Set task | Starting at the line with "# Bare plate that hangs on the tie's tail" and stopping at the line with "bpy.data.objects.remove(obj)", repeat each line exactly. Include both and omit the rest.

>> begin Collected material

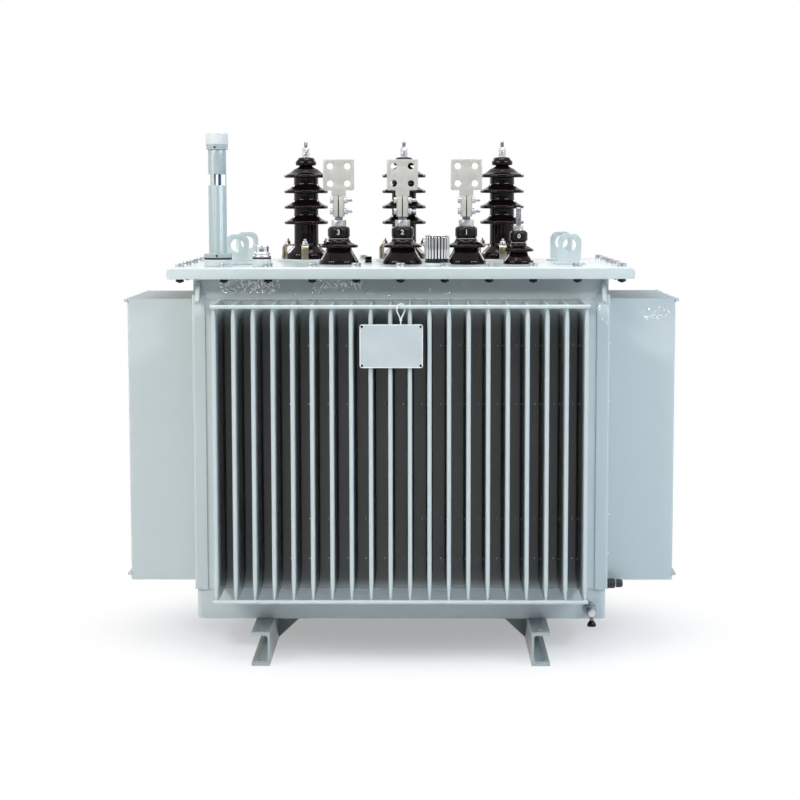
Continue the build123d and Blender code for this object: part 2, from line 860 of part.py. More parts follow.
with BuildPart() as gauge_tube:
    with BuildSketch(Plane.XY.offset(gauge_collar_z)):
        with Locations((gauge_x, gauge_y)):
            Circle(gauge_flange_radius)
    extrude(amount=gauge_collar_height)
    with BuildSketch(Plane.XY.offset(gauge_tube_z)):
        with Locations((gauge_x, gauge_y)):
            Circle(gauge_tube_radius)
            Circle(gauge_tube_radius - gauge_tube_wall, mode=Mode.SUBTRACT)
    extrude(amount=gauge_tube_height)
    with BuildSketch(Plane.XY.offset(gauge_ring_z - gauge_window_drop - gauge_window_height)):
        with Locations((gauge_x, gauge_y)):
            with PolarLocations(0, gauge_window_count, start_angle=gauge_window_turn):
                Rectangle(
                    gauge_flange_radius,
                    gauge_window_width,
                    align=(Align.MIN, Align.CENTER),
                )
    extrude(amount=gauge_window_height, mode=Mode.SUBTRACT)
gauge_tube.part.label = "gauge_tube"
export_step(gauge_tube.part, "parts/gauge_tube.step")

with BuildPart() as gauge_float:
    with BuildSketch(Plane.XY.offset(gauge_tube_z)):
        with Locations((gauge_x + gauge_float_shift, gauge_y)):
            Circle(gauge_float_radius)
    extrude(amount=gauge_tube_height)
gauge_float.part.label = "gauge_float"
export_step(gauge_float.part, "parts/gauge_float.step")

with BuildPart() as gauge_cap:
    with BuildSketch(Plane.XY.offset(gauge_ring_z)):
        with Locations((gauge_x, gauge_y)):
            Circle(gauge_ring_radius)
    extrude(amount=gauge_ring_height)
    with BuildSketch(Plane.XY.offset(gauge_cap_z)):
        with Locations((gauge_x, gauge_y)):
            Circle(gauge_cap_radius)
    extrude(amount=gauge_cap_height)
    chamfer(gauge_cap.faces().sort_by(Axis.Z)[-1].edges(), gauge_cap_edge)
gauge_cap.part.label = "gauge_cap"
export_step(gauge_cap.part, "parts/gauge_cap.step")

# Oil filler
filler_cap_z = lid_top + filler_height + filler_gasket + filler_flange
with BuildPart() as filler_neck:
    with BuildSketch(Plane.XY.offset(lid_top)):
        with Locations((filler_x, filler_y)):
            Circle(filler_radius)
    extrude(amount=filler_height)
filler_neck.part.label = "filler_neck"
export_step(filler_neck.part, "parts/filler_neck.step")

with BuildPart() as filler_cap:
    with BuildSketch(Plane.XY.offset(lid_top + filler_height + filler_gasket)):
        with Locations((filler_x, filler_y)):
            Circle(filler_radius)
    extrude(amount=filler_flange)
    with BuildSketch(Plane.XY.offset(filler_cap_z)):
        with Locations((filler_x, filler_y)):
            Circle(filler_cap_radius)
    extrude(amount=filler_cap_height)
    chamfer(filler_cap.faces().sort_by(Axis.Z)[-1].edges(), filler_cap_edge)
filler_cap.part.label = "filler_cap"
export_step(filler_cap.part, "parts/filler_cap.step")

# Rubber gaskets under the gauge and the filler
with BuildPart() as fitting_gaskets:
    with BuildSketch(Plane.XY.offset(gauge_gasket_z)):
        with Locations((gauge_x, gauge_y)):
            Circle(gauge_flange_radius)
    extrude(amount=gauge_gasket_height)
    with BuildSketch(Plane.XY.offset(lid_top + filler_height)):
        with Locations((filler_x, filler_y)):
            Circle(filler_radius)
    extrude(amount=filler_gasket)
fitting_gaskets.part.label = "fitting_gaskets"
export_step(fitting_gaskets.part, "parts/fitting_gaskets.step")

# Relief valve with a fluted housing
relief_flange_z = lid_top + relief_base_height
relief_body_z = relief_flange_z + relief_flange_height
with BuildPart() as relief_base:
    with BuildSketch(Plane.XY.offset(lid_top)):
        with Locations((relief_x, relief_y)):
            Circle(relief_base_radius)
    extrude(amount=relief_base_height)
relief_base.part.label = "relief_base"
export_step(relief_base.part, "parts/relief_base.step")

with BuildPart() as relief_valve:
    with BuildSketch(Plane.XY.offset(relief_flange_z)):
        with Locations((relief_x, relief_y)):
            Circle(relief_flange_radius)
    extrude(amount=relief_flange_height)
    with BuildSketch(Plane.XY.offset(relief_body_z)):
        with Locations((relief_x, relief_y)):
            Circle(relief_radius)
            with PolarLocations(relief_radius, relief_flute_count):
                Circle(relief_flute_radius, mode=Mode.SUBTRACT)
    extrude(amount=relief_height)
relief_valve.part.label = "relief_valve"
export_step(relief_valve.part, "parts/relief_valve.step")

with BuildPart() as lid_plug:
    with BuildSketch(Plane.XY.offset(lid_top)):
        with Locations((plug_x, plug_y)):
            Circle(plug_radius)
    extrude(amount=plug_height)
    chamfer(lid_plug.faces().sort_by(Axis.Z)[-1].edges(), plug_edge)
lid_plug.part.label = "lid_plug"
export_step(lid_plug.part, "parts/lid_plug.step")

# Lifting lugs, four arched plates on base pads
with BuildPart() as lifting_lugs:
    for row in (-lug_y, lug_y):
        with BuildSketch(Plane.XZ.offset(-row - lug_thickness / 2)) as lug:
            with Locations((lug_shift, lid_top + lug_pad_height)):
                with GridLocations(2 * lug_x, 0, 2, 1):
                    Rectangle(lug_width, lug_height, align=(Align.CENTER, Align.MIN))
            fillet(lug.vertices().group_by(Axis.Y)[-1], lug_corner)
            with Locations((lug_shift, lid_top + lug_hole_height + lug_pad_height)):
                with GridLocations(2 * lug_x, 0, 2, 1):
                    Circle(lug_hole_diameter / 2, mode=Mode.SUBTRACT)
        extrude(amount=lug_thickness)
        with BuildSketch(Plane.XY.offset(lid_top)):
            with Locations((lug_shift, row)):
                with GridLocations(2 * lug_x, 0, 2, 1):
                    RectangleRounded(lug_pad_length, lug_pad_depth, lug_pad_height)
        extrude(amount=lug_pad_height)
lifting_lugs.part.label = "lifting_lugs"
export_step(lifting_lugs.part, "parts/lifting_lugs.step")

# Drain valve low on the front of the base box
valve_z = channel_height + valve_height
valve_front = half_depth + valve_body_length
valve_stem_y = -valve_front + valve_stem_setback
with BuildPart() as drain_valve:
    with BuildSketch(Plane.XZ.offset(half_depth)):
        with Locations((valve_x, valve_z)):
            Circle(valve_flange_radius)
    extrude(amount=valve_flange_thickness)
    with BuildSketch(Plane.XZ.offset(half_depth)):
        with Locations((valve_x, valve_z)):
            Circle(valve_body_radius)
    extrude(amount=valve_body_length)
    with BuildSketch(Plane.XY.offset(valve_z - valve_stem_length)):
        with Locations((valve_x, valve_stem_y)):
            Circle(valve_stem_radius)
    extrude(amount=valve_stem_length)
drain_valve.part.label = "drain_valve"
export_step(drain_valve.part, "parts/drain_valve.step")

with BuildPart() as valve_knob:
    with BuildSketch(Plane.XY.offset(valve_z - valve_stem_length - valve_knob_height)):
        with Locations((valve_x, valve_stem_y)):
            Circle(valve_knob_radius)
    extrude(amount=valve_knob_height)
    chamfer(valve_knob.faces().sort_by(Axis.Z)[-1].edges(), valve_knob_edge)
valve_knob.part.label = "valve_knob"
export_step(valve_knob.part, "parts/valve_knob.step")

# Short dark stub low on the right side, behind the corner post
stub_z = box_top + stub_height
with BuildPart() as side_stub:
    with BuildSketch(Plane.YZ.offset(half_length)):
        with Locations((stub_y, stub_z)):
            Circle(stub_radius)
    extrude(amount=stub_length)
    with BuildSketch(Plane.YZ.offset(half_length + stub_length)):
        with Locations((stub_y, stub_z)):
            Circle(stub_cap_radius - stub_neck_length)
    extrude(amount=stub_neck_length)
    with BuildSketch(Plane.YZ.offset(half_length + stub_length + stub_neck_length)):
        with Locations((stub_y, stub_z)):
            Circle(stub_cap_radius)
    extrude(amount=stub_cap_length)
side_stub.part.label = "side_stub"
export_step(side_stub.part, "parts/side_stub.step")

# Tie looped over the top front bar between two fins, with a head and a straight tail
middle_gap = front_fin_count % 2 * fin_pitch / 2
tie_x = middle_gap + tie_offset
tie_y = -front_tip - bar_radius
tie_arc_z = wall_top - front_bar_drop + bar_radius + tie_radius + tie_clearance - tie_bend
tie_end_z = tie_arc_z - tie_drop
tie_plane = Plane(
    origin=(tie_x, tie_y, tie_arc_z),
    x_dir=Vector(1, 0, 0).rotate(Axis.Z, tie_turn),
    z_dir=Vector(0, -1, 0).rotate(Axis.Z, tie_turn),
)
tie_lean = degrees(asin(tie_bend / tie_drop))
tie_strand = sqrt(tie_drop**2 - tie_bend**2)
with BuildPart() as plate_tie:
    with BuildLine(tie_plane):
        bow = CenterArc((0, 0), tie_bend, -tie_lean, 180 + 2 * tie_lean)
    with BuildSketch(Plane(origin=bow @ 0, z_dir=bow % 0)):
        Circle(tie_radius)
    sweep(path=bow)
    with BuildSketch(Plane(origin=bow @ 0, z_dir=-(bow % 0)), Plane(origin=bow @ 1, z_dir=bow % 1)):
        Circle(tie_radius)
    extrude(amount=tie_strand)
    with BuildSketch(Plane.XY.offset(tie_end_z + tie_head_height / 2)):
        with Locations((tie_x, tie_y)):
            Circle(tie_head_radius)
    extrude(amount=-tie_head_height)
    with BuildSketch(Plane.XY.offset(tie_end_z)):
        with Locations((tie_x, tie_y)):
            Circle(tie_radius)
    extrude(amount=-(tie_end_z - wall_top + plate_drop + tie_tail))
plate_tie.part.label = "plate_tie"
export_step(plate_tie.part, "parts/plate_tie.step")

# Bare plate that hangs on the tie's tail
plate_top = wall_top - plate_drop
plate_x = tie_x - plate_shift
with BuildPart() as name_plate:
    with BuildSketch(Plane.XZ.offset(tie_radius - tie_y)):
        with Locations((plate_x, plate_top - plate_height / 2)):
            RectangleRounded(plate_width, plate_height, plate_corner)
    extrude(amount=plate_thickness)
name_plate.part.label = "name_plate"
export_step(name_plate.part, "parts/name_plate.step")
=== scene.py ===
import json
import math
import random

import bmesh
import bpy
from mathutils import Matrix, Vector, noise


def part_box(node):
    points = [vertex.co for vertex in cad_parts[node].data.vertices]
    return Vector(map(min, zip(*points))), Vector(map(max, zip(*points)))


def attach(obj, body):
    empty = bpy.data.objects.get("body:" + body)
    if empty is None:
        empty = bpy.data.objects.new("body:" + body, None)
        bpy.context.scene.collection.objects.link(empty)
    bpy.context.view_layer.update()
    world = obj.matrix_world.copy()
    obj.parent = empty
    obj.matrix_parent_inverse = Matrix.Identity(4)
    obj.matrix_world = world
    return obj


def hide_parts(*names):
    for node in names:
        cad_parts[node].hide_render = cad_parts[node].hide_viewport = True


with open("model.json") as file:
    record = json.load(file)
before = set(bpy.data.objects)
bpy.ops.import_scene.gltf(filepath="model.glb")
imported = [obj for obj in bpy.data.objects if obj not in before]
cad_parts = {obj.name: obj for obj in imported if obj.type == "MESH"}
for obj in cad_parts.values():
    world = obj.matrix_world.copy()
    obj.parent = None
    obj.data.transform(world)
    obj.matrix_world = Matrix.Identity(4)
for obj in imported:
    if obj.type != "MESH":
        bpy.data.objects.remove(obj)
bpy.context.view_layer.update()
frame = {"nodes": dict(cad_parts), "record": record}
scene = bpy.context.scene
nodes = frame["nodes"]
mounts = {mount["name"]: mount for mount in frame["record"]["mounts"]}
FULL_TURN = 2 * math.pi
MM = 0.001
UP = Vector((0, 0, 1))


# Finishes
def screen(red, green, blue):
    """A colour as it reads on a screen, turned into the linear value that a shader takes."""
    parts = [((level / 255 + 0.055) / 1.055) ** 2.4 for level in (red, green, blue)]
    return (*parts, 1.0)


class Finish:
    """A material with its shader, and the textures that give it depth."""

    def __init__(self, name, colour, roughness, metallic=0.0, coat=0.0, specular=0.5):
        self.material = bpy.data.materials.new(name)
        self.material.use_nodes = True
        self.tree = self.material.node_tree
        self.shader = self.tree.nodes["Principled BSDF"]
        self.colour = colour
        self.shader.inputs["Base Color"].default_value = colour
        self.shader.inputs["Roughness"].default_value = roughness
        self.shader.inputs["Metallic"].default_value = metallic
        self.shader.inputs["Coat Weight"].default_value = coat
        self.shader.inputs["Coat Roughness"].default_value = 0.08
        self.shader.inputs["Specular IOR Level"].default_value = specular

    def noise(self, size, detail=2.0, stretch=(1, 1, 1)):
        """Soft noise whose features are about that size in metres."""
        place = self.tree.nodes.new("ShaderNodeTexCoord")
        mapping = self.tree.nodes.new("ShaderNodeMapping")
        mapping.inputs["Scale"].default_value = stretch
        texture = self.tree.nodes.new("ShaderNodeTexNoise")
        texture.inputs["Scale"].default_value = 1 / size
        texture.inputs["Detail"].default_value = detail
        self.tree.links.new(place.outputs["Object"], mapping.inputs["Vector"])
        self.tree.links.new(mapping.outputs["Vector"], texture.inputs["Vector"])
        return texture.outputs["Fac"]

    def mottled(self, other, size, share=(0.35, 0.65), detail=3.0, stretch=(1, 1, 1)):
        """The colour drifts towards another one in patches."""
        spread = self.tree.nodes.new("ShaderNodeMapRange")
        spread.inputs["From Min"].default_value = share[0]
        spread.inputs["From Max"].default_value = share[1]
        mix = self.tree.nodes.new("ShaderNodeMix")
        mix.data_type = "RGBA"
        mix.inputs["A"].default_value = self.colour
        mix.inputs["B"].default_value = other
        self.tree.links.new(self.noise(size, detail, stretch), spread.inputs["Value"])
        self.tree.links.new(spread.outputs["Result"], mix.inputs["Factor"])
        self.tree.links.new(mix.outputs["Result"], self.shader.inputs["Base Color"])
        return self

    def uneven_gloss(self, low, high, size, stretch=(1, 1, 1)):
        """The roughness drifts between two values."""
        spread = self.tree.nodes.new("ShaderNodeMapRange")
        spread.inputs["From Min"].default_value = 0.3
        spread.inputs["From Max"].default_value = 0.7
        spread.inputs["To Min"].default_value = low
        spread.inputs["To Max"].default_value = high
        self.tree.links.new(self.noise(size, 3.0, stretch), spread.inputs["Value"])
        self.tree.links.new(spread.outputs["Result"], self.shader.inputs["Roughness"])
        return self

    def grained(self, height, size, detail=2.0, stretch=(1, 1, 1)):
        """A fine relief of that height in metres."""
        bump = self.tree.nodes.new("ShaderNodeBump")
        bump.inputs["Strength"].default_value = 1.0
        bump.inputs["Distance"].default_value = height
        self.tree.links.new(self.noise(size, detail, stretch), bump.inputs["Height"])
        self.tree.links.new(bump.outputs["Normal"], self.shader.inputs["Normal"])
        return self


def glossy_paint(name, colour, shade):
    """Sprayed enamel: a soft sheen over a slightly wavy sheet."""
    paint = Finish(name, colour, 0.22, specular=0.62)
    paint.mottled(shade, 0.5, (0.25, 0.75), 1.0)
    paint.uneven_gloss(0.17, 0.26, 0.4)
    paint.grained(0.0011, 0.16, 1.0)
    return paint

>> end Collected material

Response |
# Bare plate that hangs on the tie's tail
plate_top = wall_top - plate_drop
plate_x = tie_x - plate_shift
with BuildPart() as name_plate:
    with BuildSketch(Plane.XZ.offset(tie_radius - tie_y)):
        with Locations((plate_x, plate_top - plate_height / 2)):
            RectangleRounded(plate_width, plate_height, plate_corner)
    extrude(amount=plate_thickness)
name_plate.part.label = "name_plate"
export_step(name_plate.part, "parts/name_plate.step")
=== scene.py ===
import json
import math
import random

import bmesh
import bpy
from mathutils import Matrix, Vector, noise


def part_box(node):
    points = [vertex.co for vertex in cad_parts[node].data.vertices]
    return Vector(map(min, zip(*points))), Vector(map(max, zip(*points)))


def attach(obj, body):
    empty = bpy.data.objects.get("body:" + body)
    if empty is None:
        empty = bpy.data.objects.new("body:" + body, None)
        bpy.context.scene.collection.objects.link(empty)
    bpy.context.view_layer.update()
    world = obj.matrix_world.copy()
    obj.parent = empty
    obj.matrix_parent_inverse = Matrix.Identity(4)
    obj.matrix_world = world
    return obj


def hide_parts(*names):
    for node in names:
        cad_parts[node].hide_render = cad_parts[node].hide_viewport = True


with open("model.json") as file:
    record = json.load(file)
before = set(bpy.data.objects)
bpy.ops.import_scene.gltf(filepath="model.glb")
imported = [obj for obj in bpy.data.objects if obj not in before]
cad_parts = {obj.name: obj for obj in imported if obj.type == "MESH"}
for obj in cad_parts.values():
    world = obj.matrix_world.copy()
    obj.parent = None
    obj.data.transform(world)
    obj.matrix_world = Matrix.Identity(4)
for obj in imported:
    if obj.type != "MESH":
        bpy.data.objects.remove(obj)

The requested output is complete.